Catt became close to Susan B. Anthony, who handpicked Catt to lead NAWSA.  Catt served two terms as president of NAWSA, from 1900 to 1904, when she took time off to nurse a dying husband, and from 1915 to 1920. As part of the “Winning Plan,” Catt organized women’s groups in New York to lobby for the 1917 referendum that gave New York women the right to vote. It was after the referendum passed that Catt could declare suffrage “inevitable.” 
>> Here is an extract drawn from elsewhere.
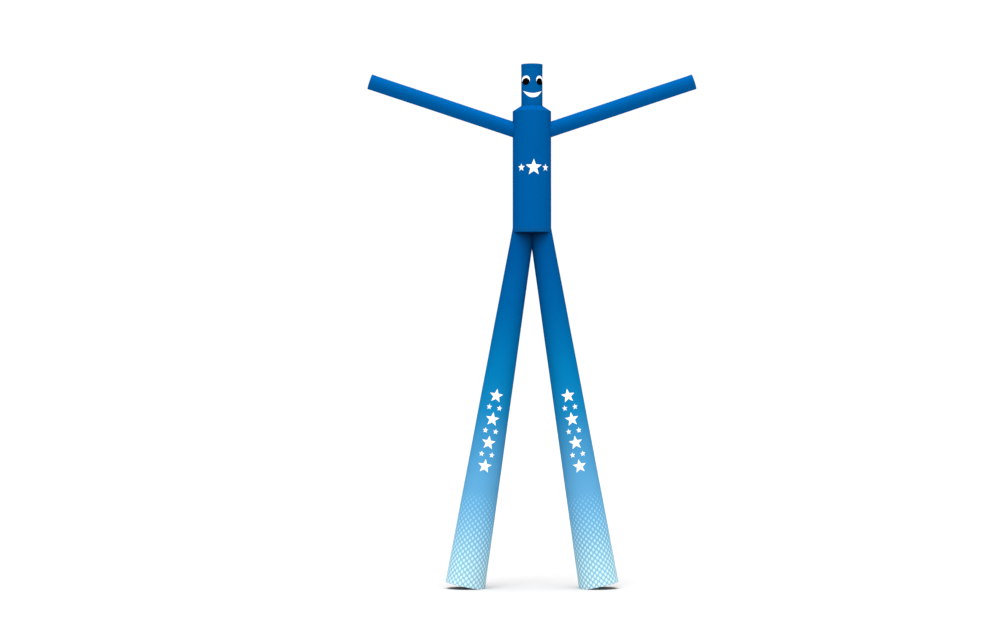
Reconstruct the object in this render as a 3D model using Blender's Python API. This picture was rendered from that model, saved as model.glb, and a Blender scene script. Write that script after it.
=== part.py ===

Catt tended to steer clear of the firebrands. When Elizabeth Cady Stanton, the original firebrand of the movement, published her radical Women’s Bible in the 1890s, Catt lobbied for a NAWSA resolution disassociating itself from Stanton’s highly unorthodox book. The resolution passed, over the objections of Susan B. Anthony, who regarded it as unnecessary. Anthony previously had joined Catt in asking Stanton to make changes, a thankless task. Stanton begged Anthony to resign from NAWSA in protest, but in the end neither Stanton nor Anthony left the organization.

Their prenup marriage contract featured an unusual clause. Carrie got four months off a year to do her own thing, which of course was working for woman suffrage.

Alice Paul was another of those firebrands, and Paul and Catt were often at daggers drawn. Alice Paul had lived in England and was impressed by the militant tactics of the colorful English suffragette Emmeline Pankhurst. Paul and her friend Lucy Burns—the two Americans first encountered each in a London police station after being arrested at a suffragette demonstration—organized the 1913 women’s march that greeted President Wilson when he arrived in Washington, D.C., for his inauguration. 

Paul organized the Silent Sentinels to stand in front of the White House. “At first, Wilson seemed bemused by the picketers. He tipped his hat and smiled. He even invited them in for coffee.” But as time went on, the tide turned. According to PBS, “Wilson was repelled by the militant suffragists outside his gate. To him, their methods were insulting, unfeminine, and unpatriotic.” (Wilson was, however, horrified at the tactics, including force feeding, endured when Sentinels were taken to jail.)

Catt rejected Paul’s militant tactics. Catt was active in the international peace movement. Nevertheless, Catt threw her support behind the war, a hotly contested decision. But she did not waver. As PBS put it, Catt “embraced the war as an opportunity for women to earn the vote through their patriotism.” She also met with Wilson privately. 

Her strategy worked. In June 1918, Wilson sent a typewritten note from the White House to Catt. “I have read your letter with deepest interest,” Wilson wrote, “and I welcome the opportunity to say without reservation that the full and sincere democratic reconstruction of the world for which we are striving, and which we are determined to bring about at any cost, will not be completely or adequately attained until women are admitted to the suffrage, and that only by that action can the nations of the world realize for the benefit of future generations the full ideal force of opinion, or the full humane forces of action.” Wilson appears to have typed the letter himself.

Catt tended to steer clear of the firebrands.

Catt and Paul never reconciled. Paul established the National Woman’s Party. As an older lady, still active but living at Juniper Lodge, her home in New York, Catt placed 14 plaques honoring leaders of the suffrage movement in trees on the property. One famous activist, Alice Paul, was conspicuously absent.

Catt traveled to Nashville in 1920, when the 19th Amendment was up for a vote in the state legislature. Catt organized the campaign for ratification in Tennessee. The vote was deadlocked, when a young state legislator named Harry T. Burn changed his vote at the behest of his mother. Thus Tennessee became the 36th and final state to vote for ratification. Catt went on to found the League of Women Voters.

After she became a widow, Catt lived the rest of her life with Mary Garrett Hay, a suffragist from New York. When Catt died in 1947, at the age of 88, she was buried next to Hay in New York’s historic Woodlawn Cemetery. She was the strategist who steered the 19th Amendment into port, bringing to fruition the crusade for woman suffrage in the United States.